• [Provided entries]
════════════════════

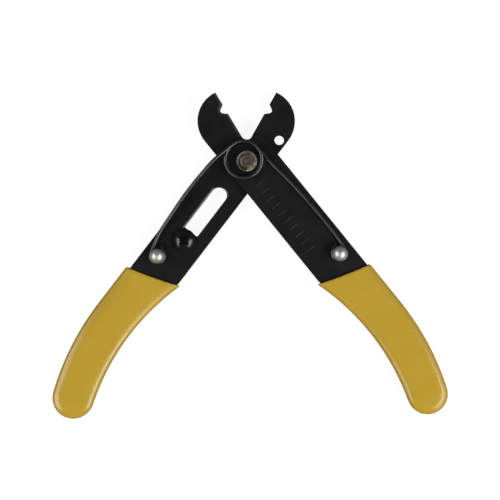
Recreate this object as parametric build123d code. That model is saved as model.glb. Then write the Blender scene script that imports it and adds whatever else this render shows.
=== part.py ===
from build123d import *
import math
import os

# Wire stripper and cutter with two crossed flat levers, a wire return spring,
# an adjustable stop and dipped grips. Everything is in millimetres. The tool
# lies on its back, held open by its spring. X runs across the handles, Y towards
# the jaws and Z out of the front face. The origin is on the pivot's axis, in the
# plane that the tool rests on.
#
# Both levers have one outline, drawn in a lever frame. There "reach" runs from
# the pivot along the shank to the handle's end, so the jaw has negative reach,
# and "offset" runs outward, away from the other handle. The front lever is
# turned into place, and the rear lever is its mirror image.

# How the tool lies
half_opening = 38.25  # degrees from each shank to the tool's centre line

# Levers, stamped from flat steel
lever_thickness = 2.5
lever_gap = 0.05  # running gap between the two levers
inner_offset = 6.6  # inner edge of the shank, and outer edge of the jaw
outer_offset = 9.35  # outer edge of the shank
edge_break = 0.25  # rolled edge that the stamping leaves

# Jaw
nose_reach = 14.05  # centre of the rounded nose
nose_radius = 10.4
edge_offset = 2.75  # where the cutting edge's line passes the pivot
edge_slope = 8.2  # degrees between the cutting edge and the lever
shoulder_reach = 5.1  # shoulder where the jaw opening ends
shoulder_radius = 4.0
root_radius = 2.0
bevel_width = 0.8  # ground bevel, seen on the lever's face
bevel_land = 1.7  # thickness that the bevel leaves at the cutting edge

# Stripping notch in the cutting edge
notch_reach = 18.25
notch_depth = 2.45  # from the edge to the sharp bottom, before rounding
notch_tip_flank = 62.0  # degrees from the lever, flank on the tip's side
notch_root_flank = 44.0
notch_radius = 1.0

# Hole for bending wire, in the rear lever's jaw
loop_hole_diameter = 3.2
loop_hole_reach = 12.2
loop_hole_offset = 4.15

# Handle, bent inward in its own plane and round at its end
bend_reach = 67.5  # where the outer edge starts to bend
outer_bend_radius = 87.85
inner_bend_reach = 69.2
inner_bend_radius = 79.5
inner_bend_offset = 3.2  # nearest that the bent inner edge comes to the pivot line
inner_bend_blend = 6.0  # radius that eases the shank's inner edge into the bend
handle_sweep = 19.15  # degrees of bend to the handle's end

# Grips, dipped in vinyl
grip_wall = 0.95  # at the handle's edges
rear_grip_extra = 0.4  # how much more the rear grip has on its outer edge
grip_face_wall = 1.1  # on the handle's faces
grip_round = 2.0
grip_inner_start = 3.45  # how far past the posts the dip starts, on the inner edge
grip_outer_start = 8.55  # how far past the posts the dip starts, on the outer edge
grip_fit = 0.02  # between the vinyl and the steel

# Pivot rivet
rivet_diameter = 5.0
rivet_fit = 0.04  # radial clearance in both levers
rivet_back_diameter = 9.0
rivet_back_height = 1.2
rivet_face_diameter = 7.0
rivet_face_height = 1.5
rivet_face_gap = 0.05  # running gap under the formed head
rivet_rim_width = 0.7
rivet_dish_depth = 0.35
rivet_boss_diameter = 3.4
rivet_boss_height = 0.25
rivet_dimple_diameter = 1.1

# Return spring, one wire coiled round the pivot
wire_diameter = 1.2
coil_radius = 6.03  # to the middle of the wire
coil_gap = 0.15  # between one turn and the next
coil_clearance = 0.3  # between the coil and the front lever
coil_shift = 1.1  # the loose coil hangs towards the left
coil_rise = 0.45
left_leave_angle = 14.1  # degrees that the left arm leaves the coil short of the shank's direction
right_leave_angle = 3.75
hook_fit = 0.2  # between the hook and the post's neck
hook_clearance = 0.15  # above and below the hook

# Each arm's corners between the coil and the hook: the share of the way from
# the pivot to the post, and how far outward of the post
left_arm = [(0.154, 4.4), (0.467, 5.15), (0.864, 4.15)]
right_arm = [(0.093, 1.1), (0.374, 2.45), (0.678, 3.0), (0.888, 2.88)]

# Each hook's free end: how far short of the post, and how far outward of it
left_hook_end = (3.8, 1.3)
right_hook_end = (3.5, 1.2)

# Ball-headed posts that the spring's hooks hold
post_reach = 42.8
post_offset = 4.5
post_neck_diameter = 3.1
post_overhang = 0.85  # how far the ball stands out past the neck
post_ball_flat = 1.33  # cut off the ball's underside
post_tenon_diameter = 2.5
post_fit = 0.02  # radial clearance of the tenon in the lever

# Slot in the rear lever, and the graduations on the front one
slot_width = 5.3
slot_offset = 0.6
slot_near_reach = 11.85  # end of the slot nearer the pivot
slot_rim_width = 0.45
slot_rim_depth = 0.22
mark_count = 10
mark_first_reach = 8.6
mark_pitch = 3.02
mark_offset = 1.65  # towards the inner edge
mark_length = 3.2
mark_width = 0.6
mark_depth = 0.15

# Adjustable stop: a round-headed screw in a nut that slides in the slot
stop_to_post = 9.4  # how far short of the post the stop's outermost place is
screw_diameter = 4.0
screw_fit = 0.05  # radial clearance in the nut
screw_head_diameter = 7.8
screw_head_side = 0.5
screw_dome_height = 1.93
screw_end_clearance = 0.2  # from the screw's end to the resting plane
recess_length = 4.0
recess_width = 0.95
recess_depth = 1.5
recess_core_diameter = 1.9
nut_slide_fit = 0.1  # between the nut's neck and each side of the slot
nut_neck_extra = 1.7  # how much longer than wide the neck is, so that it can't turn
nut_lip = 1.4  # how far the nut's flange stands out past its neck, across the slot
nut_end_lip = 0.2  # the same along the slot, so that the flange hides under the screw's head
nut_corner = 1.0
nut_neck_gap = 0.2  # the neck stops this short of the screw's head

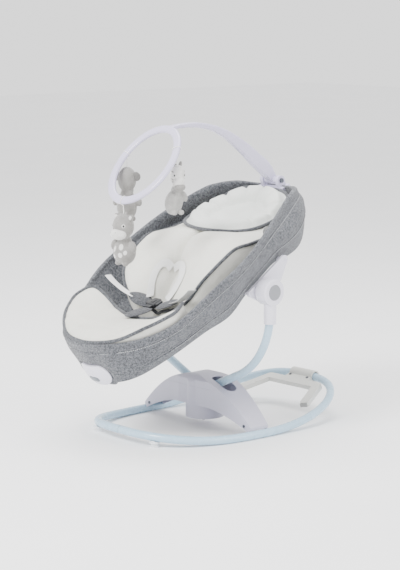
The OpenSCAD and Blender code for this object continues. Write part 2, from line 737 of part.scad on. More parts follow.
module head_pillow() {
    function plan(a, q) = let (r = super_r(a, 132, 128, 2.3) * q) [r * cos(a), pillow_mid + r * sin(a)];
    function under(p) = max(back_top(p[0], p[1]), sling_z(p[0], p[1], wall) + 33) + 4;
    function ring(q, f, lift) = [for (i = [0 : pad_steps - 1])
        let (p = plan(360 * i / pad_steps, q))
            [p[0], p[1], under(p) + 24 * f * (1.25 - 0.35 * q * q) + lift]];
    color("#f6f6f4") in_seat() skin(concat(
        [for (q = [0.05, 0.5, 0.85]) ring(q, 0, 0)],
        [ring(0.97, 0, 2), ring(1, 0.5, 0), ring(0.97, 0.9, 0)],
        [for (q = [0.85, 0.5, 0.05]) ring(q, 1, 0)]
    ));
}

// ---------- harness ----------

module cover_slab(length, width, thick) {
    hull() for (s = [-1, 1]) translate([s * (length - width) / 2, 0, 0])
        cylinder(r1 = width / 2, r2 = width / 2 - 3, h = thick, $fn = 32);
}

cover_s = -178;
cover_z = 20;

module waist_cover() {
    translate([54, cover_s, cover_z + 6.5]) rotate([0, -14, 4]) cover_slab(80, 38, 9);
}

module waist_cover_right() { color("#6f7276") in_seat() waist_cover(); }
module waist_cover_left() { color("#6f7276") in_seat() mirror([1, 0, 0]) waist_cover(); }

module crotch_cover() {
    color("#6f7276") in_seat() translate([0, cover_s - 54, cover_z + 15]) rotate([0, 15, 90])
        cover_slab(70, 40, 9);
}

module harness_buckle() {
    color("#1d1e21") in_seat() translate([0, cover_s, cover_z]) rounded_box([26, 30, 11], 5);
}

// a flat strap along a list of points, square to the X axis or to the seat
module strap(path, width, thick) {
    n = len(path);
    rings = [for (i = [0 : n - 1]) let (
        t = tangent(path, i), u = unit(cross(t, [0, 0.25, 1])), v = unit(cross(u, t)))
        [for (c = [[-1, -1], [-1, 1], [1, 1], [1, -1]])
            path[i] + c[0] * width / 2 * u + c[1] * thick / 2 * v]];
    skin(rings);
}

waist_strap_path = [[92, -178, 38], [120, -178, 49], [148, -177, 67], [172, -174, 84]];

module waist_strap_right() { color("#f2f2f2") in_seat() strap(waist_strap_path, 24, 1.6); }
module waist_strap_left() {
    color("#f2f2f2") in_seat() mirror([1, 0, 0]) strap(waist_strap_path, 24, 1.6);
}

shoulder_strap_path = [for (s = [-80 : -12 : -152]) [44, s, back_top(44, s) + 7]];

module shoulder_strap_right() { color("#f2f2f2") in_seat() strap(shoulder_strap_path, 24, 1.6); }
module shoulder_strap_left() {
    color("#f2f2f2") in_seat() mirror([1, 0, 0]) strap(shoulder_strap_path, 24, 1.6);
}

// ---------- control pod ----------

pod_w = 112;
pod_h = 64;

// +Z points out of the pod's face
module in_pod() { translate([0, -415, -41]) rotate([102, 0, 0]) children(); }

module pod_oval(inset, h) {
    linear_extrude(h) hull() for (s = [-1, 1]) translate([s * (pod_w - pod_h) / 2, 0])
        circle(r = pod_h / 2 - inset, $fn = 64);
}

module pod_pocket() { in_pod() translate([0, 0, -60]) pod_oval(-0.8, 120); }

module pod_base() {
    color("#8b8d92") in_seat() in_pod() difference() {
        translate([0, 0, -30]) pod_oval(0, 30);
        translate([0, 0, -27]) pod_oval(3, 40);
    }
}

module pod_dome(inset, z0) {
    intersection() {
        translate([0, 0, z0]) pod_oval(inset, 40);
        translate([0, 0, -78]) sphere(r = 100 - inset, $fn = 128);
    }
}

module pod_shell() {
    color("#f7f7fa") in_seat() in_pod() difference() {
        pod_dome(0.6, 0.4);
        pod_dome(3.2, 0);
        translate([0, -9, 0]) linear_extrude(40) hull() for (s = [-1, 1])
            translate([s * 11, 0]) circle(r = 8.4, $fn = 40);
        for (s = [-1, 1]) translate([s * 5, 9, 0]) cylinder(r = 1.4, h = 40, $fn = 24);
    }
}

module pod_button() {
    color("#6f7479") in_seat() in_pod() intersection() {
        translate([0, -9, 8]) linear_extrude(30) hull() for (s = [-1, 1])
            translate([s * 11, 0]) circle(r = 8, $fn = 40);
        translate([0, 0, -78]) sphere(r = 100.4, $fn = 128);
    }
}

module pod_board() {
    color("#2f7d4f") in_seat() in_pod() translate([0, 0, 1]) difference() {
        pod_oval(6, 1.6);
        for (s = [-1, 1]) translate([s * 40, 0, -1]) cylinder(r = 1.6, h = 4, $fn = 24);
    }
}

module pod_speaker() {
    color("#34363b") in_seat() in_pod() translate([28, 0, -25.5]) {
        cylinder(r = 18, h = 6, $fn = 48);
        translate([0, 0, 6]) cylinder(r = 11, h = 8, $fn = 48);
    }
}

module pod_battery() {
    color("#c7a24a") in_seat() in_pod() for (x = [-34, -18.5, -3]) translate([x, 22, -19])
        rotate([90, 0, 0]) cylinder(r = 7.1, h = 44, $fn = 40);
}

// ---------- toy bar ----------

bar_y = 246;            // the fold axis, from the swing axis and the floor
bar_z = 652;
fold_pin_r = 4;

module at_fold() { at_hub() translate([0, bar_y, bar_z]) children(); }

// the space in the head of the tub that the mount is set into
module mount_room() {
    at_fold() rotate([seat_tilt, 0, 0]) {
        translate([-50.6, -16.6, -28.6]) cube([101.2, 31.2, 45]);
        translate([-18.6, 9.4, -50.6]) cube([37.2, 10.2, 34]);
    }
}

module toy_bar_mount() {
    color("#ecebf4") at_fold() rotate([seat_tilt, 0, 0]) difference() {
        union() {
            translate([-50, -16, -28]) cube([100, 30, 12]);
            for (x = [-36, 24]) translate([x, 0, 0]) rotate([90, 0, 90]) linear_extrude(12) hull() {
                circle(r = 13.5, $fn = 64);
                translate([-13, -22]) square([24, 4]);
            }
            translate([-18, 10, -50]) cube([36, 9, 33]);
        }
        x_cylinder(fold_pin_r + 0.05, -60, 60, 40);
    }
}

module toy_bar_pin() {
    color("#4c4e54") at_fold() {
        x_cylinder(fold_pin_r, -37, 37, 40);
        for (s = [-1, 1]) x_cylinder(6.5, s * 38 - 2, s * 38 + 2, 40);
    }
}

// the blade arm, as stations from the fold axis to the ring: [y, z, depth of the blade]
arm_stations = [[229, 673, 38], [208, 692, 42], [181, 711, 40], [148, 738, 35], [110, 764, 29],
    [72, 786, 23], [36, 801, 18], [0, 810, 16], [-34, 815, 15], [-68, 816, 13], [-98, 814, 12],
    [-124, 810, 11]];
arm_half_w = 11;

function arm_section(i) =
    let (p = [0, arm_stations[i][0], arm_stations[i][1]], d = arm_stations[i][2] / 2, w = arm_half_w,
         q0 = arm_stations[max(0, i - 1)], q1 = arm_stations[min(len(arm_stations) - 1, i + 1)],
         t = unit([0, q1[0] - q0[0], q1[1] - q0[1]]), n = [0, t[2], -t[1]])
        [for (k = [0 : 15]) let (a = 22.5 * k + 11.25)
            p + w * signed_pow(cos(a), 0.55) * [1, 0, 0] + d * signed_pow(sin(a), 0.55) * n];

module toy_bar_arm() {
    color("#e9e8f3") at_hub() difference() {
        union() {
            skin([for (i = [0 : len(arm_stations) - 1]) arm_section(i)]);
            translate([0, bar_y, bar_z]) x_cylinder(10, -23, 23, 64);
            translate([-11, 0, 0]) rotate([90, 0, 90]) linear_extrude(22) hull() {
                translate([bar_y, bar_z]) circle(r = 10, $fn = 32);
                translate([226, 676]) circle(r = 14, $fn = 32);
            }
        }
        translate([0, bar_y, bar_z]) x_cylinder(fold_pin_r + 0.05, -60, 60, 40);
    }
}

ring_c = [-208, 720];
ring_band = 22;
ring_thick = 12;

// a point on the toy ring's centre line, pushed out by e in its plane and up by h square to it
function toy_ring_point(a, e = 0, h = 0) =
    let (u = (toy_ring_w + e) * cos(a), v = (toy_ring_l + e) * sin(a),
         c = cos(toy_ring_tilt), s = sin(toy_ring_tilt))
        [u, ring_c[0] + v * c - h * s, ring_c[1] + v * s + h * c];

module toy_ring() {
    n = 56;
    m = 12;
    rings = [for (i = [0 : n - 1]) [for (k = [0 : m - 1]) let (b = 360 * k / m + 15)
        toy_ring_point(360 * i / n, ring_band / 2 * signed_pow(cos(b), 0.7),
            ring_thick / 2 * signed_pow(sin(b), 0.7))]];
    color("#ebeaf4") at_hub() polyhedron(points = [for (r = rings) each r],
        faces = [for (i = [0 : n - 1]) each band(i * m, ((i + 1) % n) * m, m, true)], convexity = 6);
}

// ---------- hanging toys ----------

// each toy hangs from the ring: [angle on the ring, drop of the string]
hang = [[165, 26], [272, 24], [30, 24]];
string_r = 1;
function hang_point(i) = toy_ring_point(hang[i][0]) + [0, 0, -ring_thick / 2 - 7.2];

module at_toy(i) { at_hub() translate(hang_point(i) + [0, 0, -hang[i][1] - 8]) children(); }

// a string with the eyelet that it swings on
module toy_string(i) {
    color("#f4f4f4") at_hub() translate(hang_point(i)) {
        translate([0, 0, -hang[i][1] - 7]) cylinder(r = string_r, h = hang[i][1] + 7, $fn = 16);
        x_cylinder(2.2, -1.5, 1.5, 24);
    }
}

module toy_string_a() { toy_string(0); }
module toy_string_b() { toy_string(1); }
module toy_string_c() { toy_string(2); }

// a plush body: head, belly, arms, legs and ears as overlapping balls
module plush(head_r, belly_r, drop, ear_r, ear_out) {
    fn = 20;
    translate([0, 0, -head_r]) sphere(r = head_r, $fn = fn);
    hull() {
        translate([0, 0, -head_r * 1.8]) sphere(r = belly_r * 0.6, $fn = fn);
        translate([0, 0, -drop + belly_r]) sphere(r = belly_r, $fn = fn);
    }
    both_sides() {
        translate([head_r * ear_out, 0, -head_r * 0.4]) sphere(r = ear_r, $fn = 14);
        hull() {
            translate([belly_r * 0.7, 0, -head_r * 2.1]) sphere(r = 7, $fn = 12);
            translate([belly_r * 1.15, -6, -head_r * 2.1 - 14]) sphere(r = 8, $fn = 12);
        }
        translate([belly_r * 0.6, -8, -drop + 9]) sphere(r = 9, $fn = 14);
    }
}

module toy_elephant() { color("#a3a3a3") at_toy(0) plush(20, 24, 150, 9, 0.8); }
module toy_giraffe() { color("#a8a6a3") at_toy(1) plush(20, 24, 134, 6, 0.75); }
module toy_zebra() { color("#c9c8c6") at_toy(2) plush(20, 21, 132, 6, 0.75); }

// ---------- assembly ----------

base_tube_left();
base_tube_right();
front_feet();
hub_housing();
hub_cover();
hub_base_plate();
hub_screws();
drive_motor();
motor_pinion();
shaft_bearings();
circuit_board();
power_inlet();
swing_shaft();
sector_gear();
arm_yoke();
swing_arm_tube();
arm_socket_left();
arm_socket_right();
release_button_left();
release_button_right();
release_spring_left();
release_spring_right();
stabiliser_bar();
stabiliser_pads();
stabiliser_screws();
seat_frame_foot();
seat_frame_head();
seat_bracket_left();
seat_bracket_right();
bracket_screws();
seat_tub();
foot_pad();
back_pad();
head_pillow();
waist_cover_left();
waist_cover_right();
crotch_cover();
harness_buckle();
waist_strap_left();
waist_strap_right();
shoulder_strap_left();
shoulder_strap_right();
pod_base();
pod_shell();
pod_button();
pod_board();
pod_speaker();
pod_battery();
toy_bar_mount();
toy_bar_pin();
toy_bar_arm();
toy_ring();
toy_string_a();
toy_elephant();
toy_string_b();
toy_giraffe();
toy_string_c();
toy_zebra();
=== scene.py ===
import json
import math

import bmesh
import bpy
import numpy as np
from mathutils import Matrix, Vector, noise
from mathutils.bvhtree import BVHTree


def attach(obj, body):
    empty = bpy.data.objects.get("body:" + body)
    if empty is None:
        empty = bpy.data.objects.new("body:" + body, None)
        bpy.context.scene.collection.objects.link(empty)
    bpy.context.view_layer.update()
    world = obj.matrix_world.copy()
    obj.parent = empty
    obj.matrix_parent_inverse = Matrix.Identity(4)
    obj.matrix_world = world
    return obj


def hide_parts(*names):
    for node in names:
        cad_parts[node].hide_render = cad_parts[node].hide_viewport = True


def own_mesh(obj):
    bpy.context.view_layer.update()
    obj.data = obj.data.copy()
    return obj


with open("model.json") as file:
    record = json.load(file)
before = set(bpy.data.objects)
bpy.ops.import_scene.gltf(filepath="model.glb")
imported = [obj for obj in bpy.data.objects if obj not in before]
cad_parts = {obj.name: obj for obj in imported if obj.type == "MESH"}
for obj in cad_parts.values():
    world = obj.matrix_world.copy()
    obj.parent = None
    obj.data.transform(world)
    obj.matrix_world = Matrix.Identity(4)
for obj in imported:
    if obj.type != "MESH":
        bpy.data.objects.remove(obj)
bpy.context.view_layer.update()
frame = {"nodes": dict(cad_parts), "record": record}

JOINTS = {j["name"]: j for j in frame["record"]["behaviour"]["joints"]}
PIVOT = np.array(JOINTS["seat_recline"]["pos_m"])
HUB_Y = PIVOT[1]
TILT = math.radians(23)
SEAT_Y = np.array([0, math.cos(TILT), math.sin(TILT)])
SEAT_Z = np.array([0, -math.sin(TILT), math.cos(TILT)])

# ---- camera



def linked(name, data):
    o = bpy.data.objects.new(name, data)
    bpy.context.scene.collection.objects.link(o)
    return o


camera = linked("camera", bpy.data.cameras.new("camera"))
camera.data.lens = 120
camera.location = (3.818, HUB_Y - 3.321, 1.163)
camera.rotation_euler = (math.radians(90 - 8.77), 0, math.radians(49.13))
bpy.context.scene.camera = camera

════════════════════

• [Aim] Solely the line containing "before = set(bpy.data.objects)", the line containing "obj.data.transform(world)", and the lines between them are to be given again, exactly as written.

• [Completed task]
before = set(bpy.data.objects)
bpy.ops.import_scene.gltf(filepath="model.glb")
imported = [obj for obj in bpy.data.objects if obj not in before]
cad_parts = {obj.name: obj for obj in imported if obj.type == "MESH"}
for obj in cad_parts.values():
    world = obj.matrix_world.copy()
    obj.parent = None
    obj.data.transform(world)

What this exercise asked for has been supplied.